This is courtesy of Sean Curley at The Retirement Planning Specialists, 303-771-3088 or www.RPSpecialists.com

1. There are serious issues with the balance sheets of many of the world’s largest financial companies. The fundamental issue is that many are holding huge investment loan portfolios that may not be worth what the companies still owe on them. Simply put, they borrowed money to make investments and the investments turned out to be bad ones. Because of the uncertainty about the quality of their balance sheets and their ability to make good on future loan payments, other institutions are hesitant to lend money to them. Since the free flow of capital is critical to the functioning of all economies, this is as much a crisis of confidence as anything.

2. There’s a reason why stocks, over the long term, have produced higher returns: It’s that they are more volatile in the short-term than more conservative asset classes, and when and how their returns occur is unpredictable. This risk is inseparable from the longer-term superior returns that stocks have offered; you cannot have one side of a coin without having the other. We are seeing this fact in most manifest form right now.

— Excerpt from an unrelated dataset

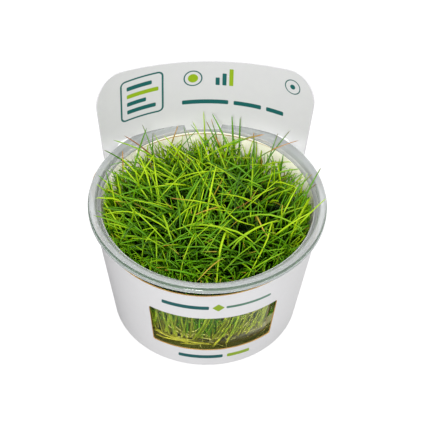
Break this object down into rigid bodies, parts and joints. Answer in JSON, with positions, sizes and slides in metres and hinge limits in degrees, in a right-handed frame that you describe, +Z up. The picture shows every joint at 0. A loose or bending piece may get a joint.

3. The early summer run up of oil to $147 per barrel looked to me to be driven by emotion and a speculative mania. Oil prices have plummeted since then, which would seem to support that conclusion. Similarly, the wave of selling we’ve seen in the world markets this week looks to largely be panic-driven selling. Such panic-driven selling is often a sign we’re nearing a bottom, although that’s not a prediction, and I’ll be the first to say this could get uglier before it gets better. That said, selling into a panic is almost never a good idea.

4. For clients who are very well diversified, their returns are not tied to financial stocks alone, but to the much broader world markets. Although that broader market is suffering right now at the hands of the financial stocks, the world economy is not going away. Ultimately, the profits of the global economy — and not fear and over-reaction — are what will drive stock market returns in the long-term.

5. Stock valuations, meaning what you get in anticipated future earnings for what you pay in stock price today, are getting more attractive by the day. While painful for those present owners, this “value rally” bodes well for future stock market returns.

6. The next few months are uncertain, as they always are, and there may be yet more emotional selling to come. Over the longer-term, however, and as this mess is sorted out, I believe equities will be fine, and quite likely superior to most other "more conservative" asset classes. That’s what history has demonstrated.

7. Many of the past panic-driven market downturns have been followed by very strong rebounds that appeared quite unpredictably. This, along with my previous point about this looking like panic-based selling, make me think it’s not a good time to be getting out of the market if you’re already in.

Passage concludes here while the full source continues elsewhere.